Personal information
- Full name: Richard Leonard Harris
- Date of birth: 14 October 1885
- Place of birth: Carlton, Victoria
- Date of death: 31 October 1945 (aged 60)
- Place of death: St Kilda, Victoria
- Original team(s): North Melbourne (VFA)
- Height: 173 cm (5 ft 8 in)
- Weight: 70 kg (154 lb)
- Position(s): Defender

Playing career^{1}
- Years: Club / Games (Goals)
- 1905: Essendon / 03 0(5)
- 1906–07, 1909–11: Carlton / 58 (14)
- 1912–13: St Kilda / 28 0(3)
- Total:  / 89 (22)
- ^{1} Playing statistics correct to the end of 1913.

= Dick L. Harris =

Australian rules footballer

Richard Leonard Harris (14 October 1885 – 31 October 1945) was an Australian rules footballer who played for Essendon, Carlton and St Kilda in the Victorian Football League (VFL).

== Career ==
Harris was a defender and played his early football with North Melbourne in the Victorian Football Association (VFA). He joined Essendon in 1905 and made three appearances before crossing to Carlton the following season.
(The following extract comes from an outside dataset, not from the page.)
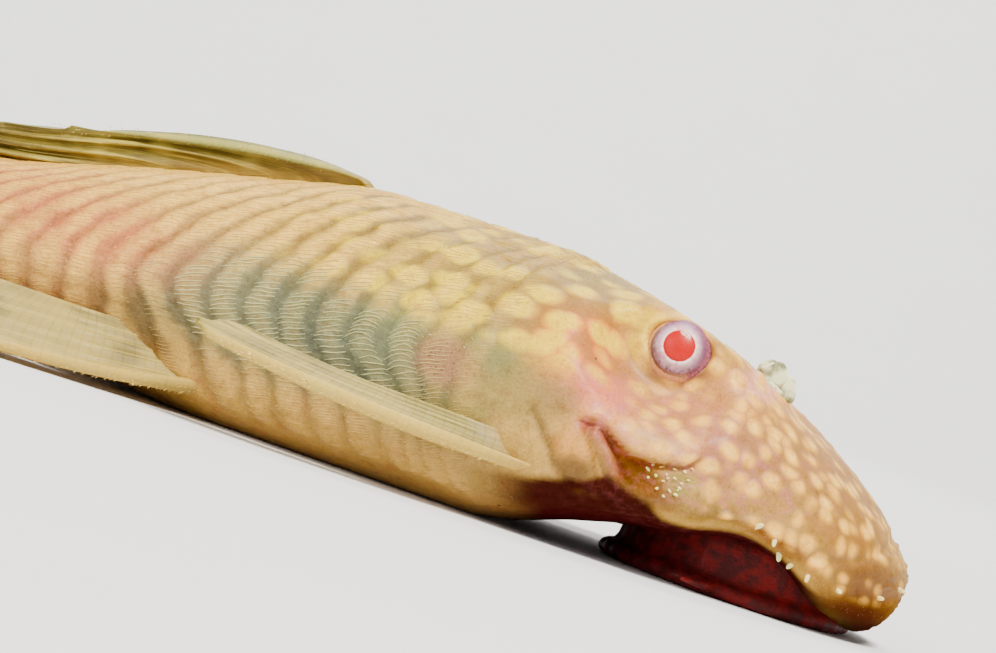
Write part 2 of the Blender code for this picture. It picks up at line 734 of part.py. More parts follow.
def fin(name, rays, finish, thick=0.25, ray_thick=0.42, ray_half=0.22, spine_thick=0.62, tip_share=0.55,
        both_edges=False, steps=8):
    """A thin closed sheet through a fan of rays, each a ridge on both faces.

    rays is a list of functions from 0 at the root to 1 at the tip. The first ray is a stout spine, and
    the last one too with both_edges. The sizes are half thicknesses.
    """
    stout = {0, len(rays) - 1} if both_edges else {0}
    rows = []
    for j in range(steps + 1):
        taper = 1 - (1 - tip_share) * j / steps
        row = []
        for i in range(len(rays)):
            crest, half = (spine_thick, SPINE_HALF) if i in stout else (ray_thick, ray_half)
            row += fin_entries(rays, i, j / steps, thick * taper, crest * taper, half * taper, 0.45)
        rows.append(row)
    edit = bmesh.new()
    faces = []
    for way in (1, -1):
        grid = []
        for row in rows:
            grid.append([edit.verts.new(resting(place + normal * level * way) * MM)
                         for place, normal, level in row])
        faces.append(grid)
    count = len(rows[0])
    for grid in faces:
        for j in range(steps):
            for k in range(count - 1):
                edit.faces.new((grid[j][k], grid[j][k + 1], grid[j + 1][k + 1]))
                edit.faces.new((grid[j][k], grid[j + 1][k + 1], grid[j + 1][k]))
    border = [(j, 0) for j in range(steps)] + [(steps, k) for k in range(count - 1)]
    border += [(j, count - 1) for j in range(steps, 0, -1)] + [(0, k) for k in range(count - 1, 0, -1)]
    front, back = faces
    for (j, k), (next_j, next_k) in zip(border, border[1:] + border[:1]):
        edit.faces.new((front[j][k], front[next_j][next_k], back[next_j][next_k]))
        edit.faces.new((front[j][k], back[next_j][next_k], back[j][k]))
    return finished(name, edit, finish)


def bent_ray(root, middle, tip):
    """A ray through three points, as a smooth curve."""
    handle = middle * 2 - (root + tip) * 0.5
    return lambda t: root * (1 - t) ** 2 + handle * (2 * t * (1 - t)) + tip * t * t


def place(behind, side_reach, height, side=1):
    return Vector((row_x(behind), side * side_reach + sway(behind), height))


def dorsal_ray(i):
    def ray(t):
        gone = DORSAL_LENGTHS[i] * t
        behind = DORSAL_START + DORSAL_PITCH * i + gone
        high = (DORSAL_TOP - DORSAL_STACK * i) * (1 - math.exp(-gone / DORSAL_RISE))
        pleat = DORSAL_PLEAT * (1 if i % 2 else -1) * math.sin(math.pi * min(1.0, t * 1.2))
        sunk = ROOT_DEPTH * (1 - eased(t * 5))
        return Vector((row_x(behind), sway(behind) + pleat, along(BACK, behind) + high - sunk))
    return ray


def anal_ray(i):
    def ray(t):
        gone = ANAL_LENGTHS[i] * t
        behind = ANAL_START + ANAL_PITCH * i + gone
        low = (ANAL_DROP - ANAL_STACK * i) * (1 - math.exp(-gone / ANAL_RISE))
        sunk = ROOT_DEPTH * (1 - eased(t * 5))
        return Vector((row_x(behind), sway(behind), along(BELLY, behind) - low + sunk))
    return ray


def caudal_ray(i):
    share = i / (CAUDAL_RAYS - 1)
    height = CAUDAL_ROOT_LOW + (CAUDAL_ROOT_HIGH - CAUDAL_ROOT_LOW) * share
    aim = math.radians(CAUDAL_LOW_DEGREES + (CAUDAL_HIGH_DEGREES - CAUDAL_LOW_DEGREES) * share)
    edge = abs(2 * share - 1) ** 1.6
    outer = CAUDAL_LOW_LENGTH + (CAUDAL_HIGH_LENGTH - CAUDAL_LOW_LENGTH) * share
    length = CAUDAL_MIDDLE_LENGTH + (outer - CAUDAL_MIDDLE_LENGTH) * edge

    def ray(t):
        gone = (length + ROOT_DEPTH) * t - ROOT_DEPTH
        behind = STANDARD_LENGTH + gone * math.cos(aim)
        pleat = CAUDAL_PLEAT * (1 if i % 2 else -1) * t
        return Vector((row_x(behind), sway(behind) + pleat, height + gone * math.sin(aim)))
    return ray


def paired_rays(roots, middles, tips, count, bulge, side):
    rays = []
    for i in range(count):
        share = i / (count - 1)
        root, middle, tip = (place(*(a + (b - a) * share for a, b in zip(*ends)), side=side)
                             for ends in (roots, middles, tips))
        tip.x -= bulge * math.sin(math.pi * share)
        tip.z += 0.15 * (i % 2)
        rays.append(bent_ray(root, middle, tip))
    return rays


def adipose(finish):
    """A short spine with a small sail behind it, on the tail stalk's back."""
    ends = []
    for root_behind, tip_behind, depth, rise in (ADIPOSE_SPINE, ADIPOSE_SAIL):
        root = place(root_behind, 0, along(BACK, root_behind) - depth)
        tip = place(tip_behind, 0, along(BACK, tip_behind) + rise)
        ends.append(bent_ray(root, (root + tip) * 0.5 + Vector((0, 0, 0.1 * rise)), tip))
    return fin("adipose_fin", ends, finish, steps=5)


def build():
    clear_scene()
    skin = material("head_skin", SKIN_COLOUR, 0.5)
    plates = material("body_plates", BODY_COLOUR, 0.5)
    sails = material("fin_rays", FIN_COLOUR, 0.45)
    lips = material("lips", LIP_COLOUR, 0.4)
    iris = material("eye", IRIS_COLOUR, 0.15)
    head(skin)
    trunk_and_tail(plates)
    mouth_disc(lips)
    for side in (-1, 1):
        eye(side, iris)
    fins = [
        fin("dorsal_fin", [dorsal_ray(i) for i in range(len(DORSAL_LENGTHS))], sails, steps=7),
        fin("anal_fin", [anal_ray(i) for i in range(len(ANAL_LENGTHS))], sails, steps=5, spine_thick=0.5),
        fin("caudal_fin", [caudal_ray(i) for i in range(CAUDAL_RAYS)], sails, steps=5, both_edges=True),
        adipose(sails),
    ]
    for side, word in ((-1, "right"), (1, "left")):
        for kind, (roots, middles, tips, count, bulge, thick) in PAIRED_FINS.items():
            rays = paired_rays(roots, middles, tips, count, bulge, side)
            fins.append(fin(f"{kind}_fin_{word}", rays, sails, spine_thick=thick))
    for sheet in fins:
        carved(sheet, [body_cutter()])


build()
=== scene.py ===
"""The looks of an albino bristlenose catfish that rests on its belly with its fins folded back.

Sizes are in millimetres until lofted() or joined() turns them into metres. Distances along the fish
are measured behind the tip of the snout. An angle round the body is 0 at the back, 90 on the right
side and 180 on the belly.
"""

import math

import bpy
import numpy as np
from mathutils import Matrix, Vector


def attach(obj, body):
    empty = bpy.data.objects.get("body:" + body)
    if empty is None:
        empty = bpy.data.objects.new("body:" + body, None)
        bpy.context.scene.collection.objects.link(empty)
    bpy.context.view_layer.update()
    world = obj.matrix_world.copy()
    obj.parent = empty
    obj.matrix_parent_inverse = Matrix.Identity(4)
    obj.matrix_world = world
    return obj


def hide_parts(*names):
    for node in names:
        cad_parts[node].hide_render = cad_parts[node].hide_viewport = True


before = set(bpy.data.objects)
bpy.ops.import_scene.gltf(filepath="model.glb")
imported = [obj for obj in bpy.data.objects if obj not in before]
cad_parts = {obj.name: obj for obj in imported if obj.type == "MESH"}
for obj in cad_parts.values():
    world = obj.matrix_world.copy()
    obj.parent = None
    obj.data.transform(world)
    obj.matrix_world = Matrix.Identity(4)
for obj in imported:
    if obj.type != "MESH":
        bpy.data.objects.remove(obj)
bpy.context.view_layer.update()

MM = 0.001
BODY = "root"

# The body's form, as in the solids
STANDARD_LENGTH = 90.0
SNOUT_X = 58.5
SWAY_START = 60.0
SWAY_END = 118.0
SWAY = 4.0
BACK = ((0, 4.2), (1.1, 6.2), (4, 8.9), (9, 11.9), (14, 14.2), (20, 16.0), (27, 17.05), (38, 16.9),
        (46, 15.2), (54, 13.2), (62.5, 10.9), (70, 9.9), (80, 9.5), (90, 10.0))
BELLY = ((0, 4.2), (0.5, 2.1), (1.3, 1.0), (2.5, 0.4), (4.5, 0.7), (6.5, 1.5), (9, 2.6), (17, 2.5),
         (21, 1.6), (25, 0.3), (28, -0.2), (44, -0.2), (54, 0.6), (62, 1.4), (70, 1.8), (80, 1.5), (90, 0.9))
HALF_WIDTH = ((0, 0), (1, 5.2), (2.5, 7.9), (5, 10.3), (9, 12.3), (14, 13.7), (19, 14.4), (24, 14.5),
              (30, 13.5), (38, 11.9), (46, 10.2), (54, 8.6), (62, 6.9), (70, 5.0), (80, 3.2), (90, 2.3))
WIDEST_Z = ((0, 4.2), (4, 3.9), (9, 5.3), (14, 5.6), (20, 5.7), (30, 5.3), (45, 5.0), (60, 5.3), (75, 5.7),
            (90, 5.5))
UPPER_ROUND = ((0, 2.0), (8, 2.05), (18, 2.8), (30, 2.15), (45, 1.9), (70, 2.0), (90, 2.1))
LOWER_ROUND = ((0, 2.0), (6, 2.6), (12, 3.2), (28, 3.4), (46, 3.2), (62, 2.4), (90, 2.1))
STALK_CLOSE = 3.2  # behind the stalk the skin closes over the tail fin's root within this length

# How the tones that a render shows come out of painted ones
LAMP_LEVEL = 2.6
TONE_GAIN = 0.462
TONE_POWER = 0.733
TONE_LIMIT = 0.989
TONE_VIVID = 1.10
TONE_BALANCE = (1.0, 1.115, 0.92)
TONE_GREY = (0.3, 0.5, 0.2)
SHEEN = 0.014  # what the wet surface adds to every colour

# Meshes
MERGE_WITHIN = 1e-6  # in metres
UV_PATCH = 0.003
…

In the 1907 semi final against St Kilda, Harris was moved to full-forward and starred with three goals. As a result, he remained near goals for the Grand Final and earned a premiership. He retired after the win but returned to action in 1909, now back in defence.

He finished his career at St Kilda where he played two seasons.